Should all be good now, thanks for the reports!
Here is a fork that addresses the issue; someone still needs to approve it though.
this is just beautiful...
MErged.
Confirmed; I published a fork to fix this.
Thanks for the report! I had based the generator on the C++ translation but I can see now that the alphabet selection is indeed incorrect. I'll see about getting this fixed ASAP.
Update: I published a fork with a fix, it just needs a review to go live.
Alphabets are now generated using sampling without replacement.
??
Whenever encode or decode is called, my code prints in order input string and output string..
I Will check.
but... doesnt explain the output auab^... of the expected value ??
can't verify due to not having solved in c++/not seeing your code
but - this looks to me like you're mixing up different test cases, ie. you're showing the input of one test and the expected output of a different one. be careful with how you print and how you read the output.

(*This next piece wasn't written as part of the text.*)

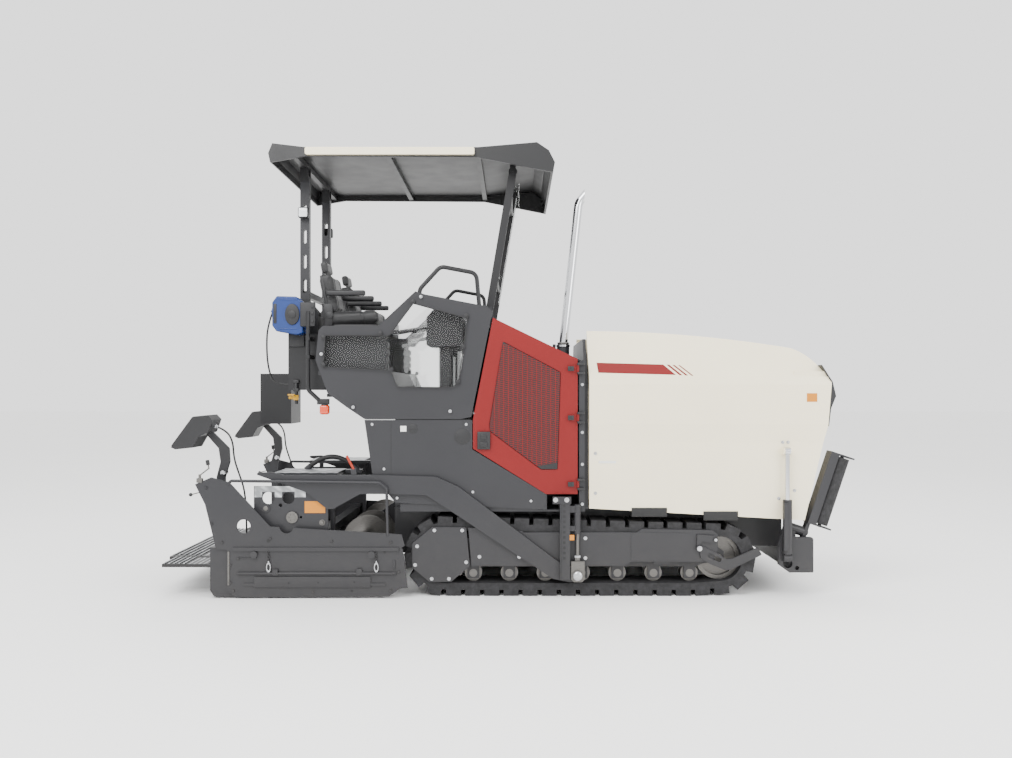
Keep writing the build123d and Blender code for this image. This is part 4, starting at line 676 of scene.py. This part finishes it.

See above, Go tests seem to have a problem. I have tested some of them with my Python code and I get the same results as my Go code.
For instance:
Encode Key: OZzhEOAUlkOZDh Alpha: ckclVDAJzUsohOEJZQVDw Text: kZOlaAosDQbUE10FcO
My answer: EocJaDQDzVbVD10FzV Expected answer: EocJaDQDkVbVh10FsV
Haha, I just came here to say something is wrong with the Go tests.
This comment is hidden because it contains spoiler information about the solution
The Go version's random tests include duplicate letters in the alphabet. This makes the results ambiguous, because the resulting character in the alphabet depends on which copy of the input character you started at.
In python, all the random tests were completely made up of capital letters and special characters, while the alphabet was all lower case letters, meaning every single random test just returns itself whether encoding or decoding. Seems a bit pointless!